DOE lists 13 closed nuclear plants where almost 18,000 used nuclear fuel assemblies are being held in dry storage casks — large concrete vessels — waiting for final disposal.

The department has expressed interest in moving forward with interim storage as a way to stave off costly lawsuits DOE faces for failing to uphold 1980s agreements to take possession of waste piling up at reactors across the country. Damages could be more than $20 billion by 2020 and up to $500 million annually after 2020, according to the Nuclear Energy Institute.

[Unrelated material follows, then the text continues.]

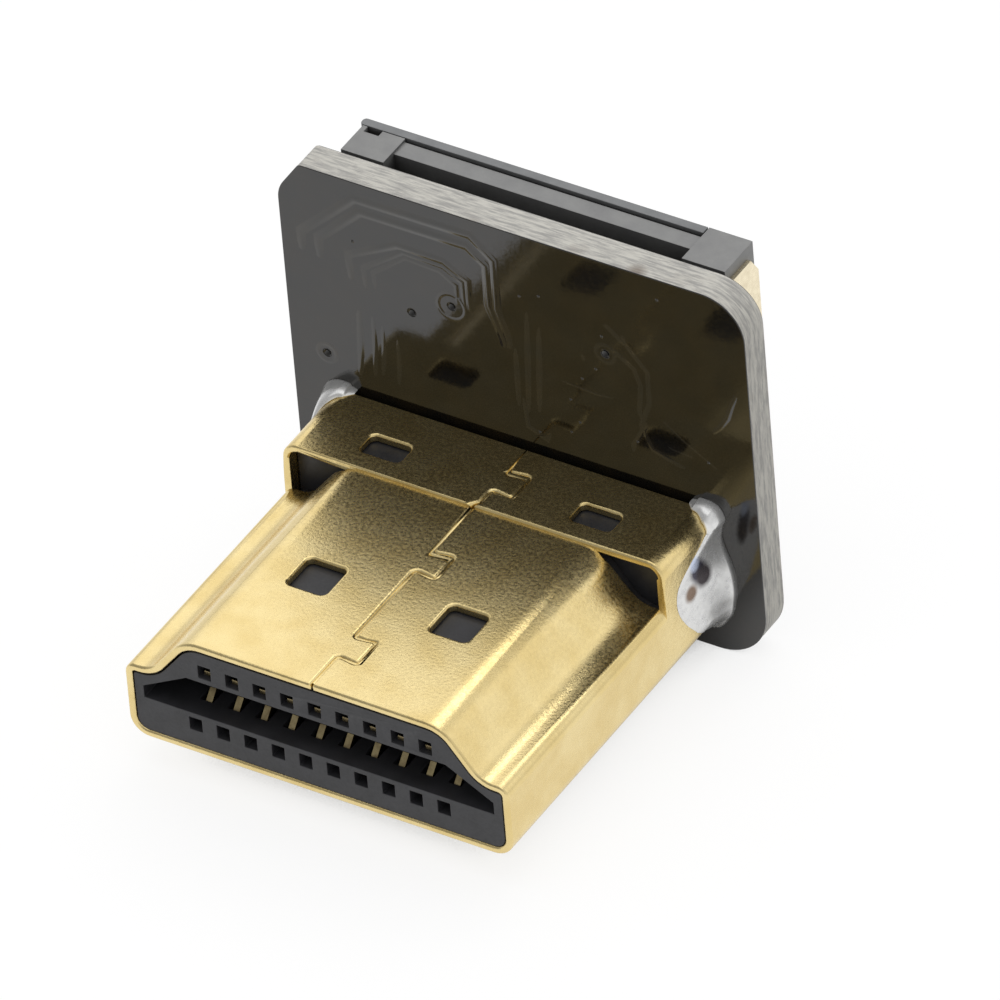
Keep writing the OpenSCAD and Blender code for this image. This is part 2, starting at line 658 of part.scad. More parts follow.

There have been rumors about the DOE team and the administration’s focus on finding temporary solutions for the country’s 70,000 metric tons of spent nuclear fuel circulating among industry officials for several weeks.

One industry source praised DOE for its effort to find storage options for reactor fuel after disassembling the Yucca Mountain, Nev., repository program five years ago.

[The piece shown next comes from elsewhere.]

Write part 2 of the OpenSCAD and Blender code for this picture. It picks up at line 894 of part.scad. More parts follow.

"Since 2010, the department hasn’t done a great deal on the back end of the fuel cycle, when Yucca was halted," the source said. "This is finally seeing some action on their part to move forward. While not with Yucca Mountain, which the industry, of course, would like … they’re beginning to plan and think about consolidated storage."

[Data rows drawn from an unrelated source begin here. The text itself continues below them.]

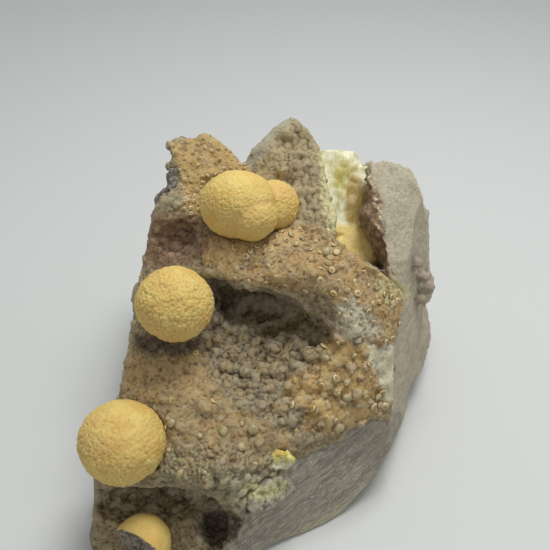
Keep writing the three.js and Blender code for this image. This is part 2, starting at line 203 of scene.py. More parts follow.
STREAKED_BREAK = [
    (392, 411), (374, 415), (342, 437), (308, 447), (295, 451), (293, 473), (287, 494), (270, 504),
    (248, 511), (240, 518), (233, 540), (228, 560), (330, 560), (410, 480), (420, 420),
]
GREENISH_RIM = [
    (405, 452), (414, 458), (392, 490), (350, 520), (300, 548), (240, 562), (300, 530), (345, 500),
]
RIGHT_LUMP = [
    (362, 160), (385, 150), (440, 170), (450, 300), (404, 305), (392, 285), (389, 272), (380, 205),
]
CLEFT_WALL = [(356, 176), (376, 186), (385, 205), (392, 275), (384, 280), (352, 240), (352, 205)]
DARK_ROCK = [(150, 158), (182, 160), (184, 180), (178, 197), (168, 203), (150, 200)]
LUMP_EDGE = [
    (355, 163), (361, 163), (367, 172), (373, 184), (379, 196), (381, 210), (381, 224), (384, 244),
    (387, 260), (394, 276), (386, 276), (378, 260), (375, 244), (373, 224), (373, 210), (368, 196),
    (363, 184), (358, 174),
]

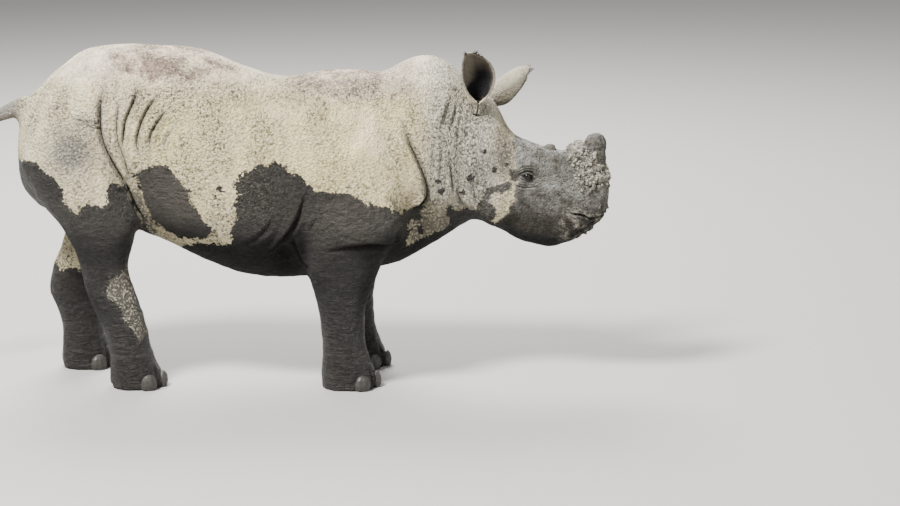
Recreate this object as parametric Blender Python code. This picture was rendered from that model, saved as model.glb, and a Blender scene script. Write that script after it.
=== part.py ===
"""A young white rhinoceros, standing with its head lowered, as a life-size model in metres.

The animal faces +X, its left side is +Y and its soles stand at z = 0. The body is lofted from named
stations, fused into one closed form and then parted with thin cuts into the pieces that a person names.
"""

import math

import bmesh
import bpy
import numpy as np
from mathutils import Matrix, Vector

# ---- driving dimensions, in metres ---------------------------------------------------------------

GAP = 0.0003  # clearance between neighbouring pieces
VOXEL = 0.011  # grain of the fused body, before it is thinned
BODY_TRIANGLES = 3450  # what the fused body is thinned to
HEAD_TURN = math.radians(-7.0)  # the head is turned a little to the animal's right
NECK_BEND = (0.30, 0.62)  # where along X that turn begins and ends
SIDES = {"right": -1.0, "left": 1.0}
DOWN = (0, 0, -1)

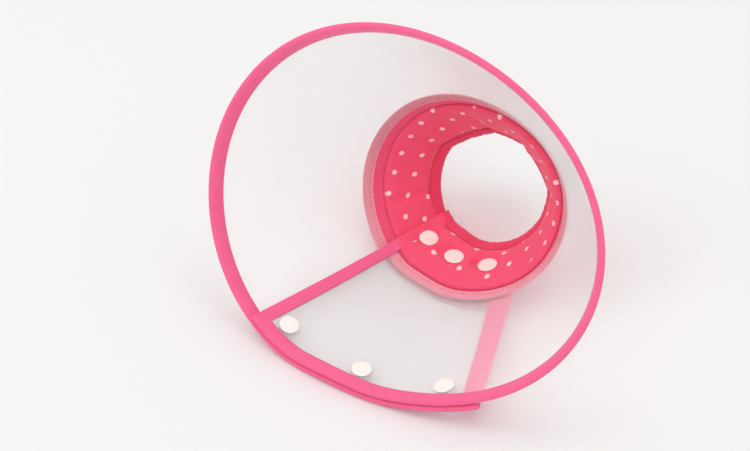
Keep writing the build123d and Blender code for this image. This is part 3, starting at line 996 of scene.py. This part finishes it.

The presentation raises the question of whether DOE is considering proposals for interim storage in Texas and New Mexico, the source said.

Waste Control Specialists, a Dallas-based company whose former owner, billionaire Harold Simmons, once dubbed President Obama the most "dangerous man in America," unveiled plans earlier this year to build the nation’s first private, temporary storage site for spent reactor fuel in arid West Texas.

And in New Mexico, Holtec International Inc. has proposed an underground storage facility to store casks of used fuel.

But the industry source also made clear Yucca Mountain must be part of the DOE package.

"The two — consolidated storage and Yucca — they can go forward together. And if they go forward, they need to do so together," the source said. "Consolidated storage is not a solution in itself. You need the repository, but the repository isn’t going to be open for a couple decades at least."

Legal authority

As DOE inches toward resolving the country’s waste issues, it faces constraints.

DOE has been warned by government watchdogs that it lacks clear legislative authority for consolidated interim storage or permanent disposal at a site other than Yucca Mountain. Nor can the department transport spent reactor fuel to temporary sites, the Government Accountability Office has said.

GAO also found the department would need to buy new equipment and fund costly upgrades if it were to pursue moving nuclear waste by rail.

"The federal government’s ability to site, license, construct and operate a consolidated interim storage facility not tied to Yucca Mountain depends on new legislative authority," according to a GAO report to a House subcommittee.

A Republican congressional aide agreed DOE faces constraints under the 1982 Nuclear Waste Policy Act, and the department’s activities on interim storage could trigger concern on the Hill as GOP lawmakers and the Nuclear Energy Institute have called for a federal thumbs-up or -down on Yucca Mountain before any other option is pursued.

"I think there would be concern about how far and what exactly they’re trying to do that goes beyond the limits of the Nuclear Waste Policy Act," the aide said. "It’s important DOE maintain a semblance of activity on the used fuel management program, but there are limits to how much generic work can be done in this space until you actually start. Whether it’s interim or whether they want to move toward a repository, they need to have legal authority to do that."

But DOE is aiming to align its activities with the Blue Ribbon Commission on America’s Nuclear Future, a presidential panel that called on Congress three years ago to develop nuclear storage sites and dumps.

The commission also warned that narrowly focusing on the development of Yucca Mountain would exacerbate a policy impasse that has stranded nuclear waste across the country (Greenwire, Feb. 1, 2012).

A DOE spokesman said the team is part of a strategy the department unveiled in March for tackling defense and commercial nuclear waste separately (E&ENews PM, March 24).

"Based on this announcement a team has been developing plans and performing technical analysis of various components of an integrated waste management system, as well as evaluating the Department’s next steps in the consent-based siting process," Bartlett Jackson said in an email.

"The Department believes that siting of any facility for storage or disposal of nuclear waste should be done in a consent-based fashion consistent with the phased, adaptive, and consent-based approach that has been endorsed by the National Academies and the [Blue Ribbon Commission] and is an essential element of the administration’s Strategy for the Management and Disposal of Used Nuclear Fuel and High-Level Radioactive Waste."